What "numerator and denominator"? Or do you mean that you first divided through to get $y$ by itself? If so, then:

. . . . .$y\left(1\, +\, \sqrt{3}\right)\, =\, 2$

. . . . .$y\, =\, \frac{2}{1\, +\, \sqrt{3}}$

Then you did the multiplication by $1\, -\, sqrt{3}$ to get:

. . . . .$y\, =\, \left(\frac{2}{1\, +\, \sqrt{3}}\right)\left(\frac{1\, -\, \sqrt{3}}{1\, -\, \sqrt{3}}\right)$

maroonblazer wrote:$\frac{2-\sqrt{3}}{-2}$

How did the $2$ multiply only on the $1$ and not also the $\sqrt{3}\,?$

stapel_eliz

Posts: 1705
Joined: Mon Dec 08, 2008 4:22 pm

### Re:

stapel_eliz wrote:
maroonblazer wrote:Instead, I think I should have done:
$y + y\sqrt{3} = 2$
$y(1 + \sqrt{3}) = 2$

Multiply the numerator and denominator by the conjugate, $1-\sqrt{3}$...

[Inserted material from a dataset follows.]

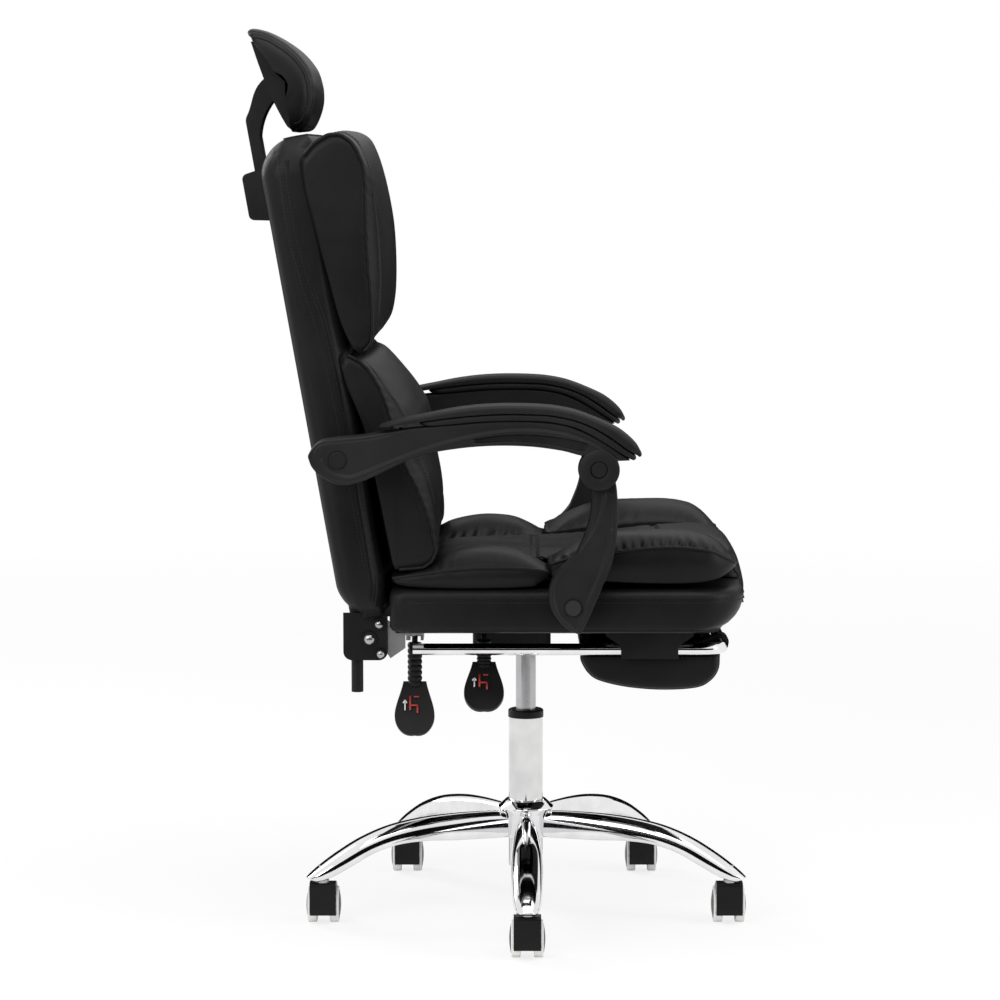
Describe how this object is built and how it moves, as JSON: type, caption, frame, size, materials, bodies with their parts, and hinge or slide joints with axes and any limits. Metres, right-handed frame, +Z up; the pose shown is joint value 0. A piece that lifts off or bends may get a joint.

What "numerator and denominator"? Or do you mean that you first divided through to get $y$ by itself? If so, then:

. . . . .$y\left(1\, +\, \sqrt{3}\right)\, =\, 2$

. . . . .$y\, =\, \frac{2}{1\, +\, \sqrt{3}}$

Then you did the multiplication by $1\, -\, sqrt{3}$ to get:

. . . . .$y\, =\, \left(\frac{2}{1\, +\, \sqrt{3}}\right)\left(\frac{1\, -\, \sqrt{3}}{1\, -\, \sqrt{3}}\right)$

maroonblazer wrote:$\frac{2-\sqrt{3}}{-2}$

How did the $2$ multiply only on the $1$ and not also the $\sqrt{3}\,?$

Sorry, yes, I skipped a step above. And you're right - I should've multiplied on the $\sqrt{3}$ too.
maroonblazer

Posts: 48
Joined: Thu Aug 12, 2010 11:16 am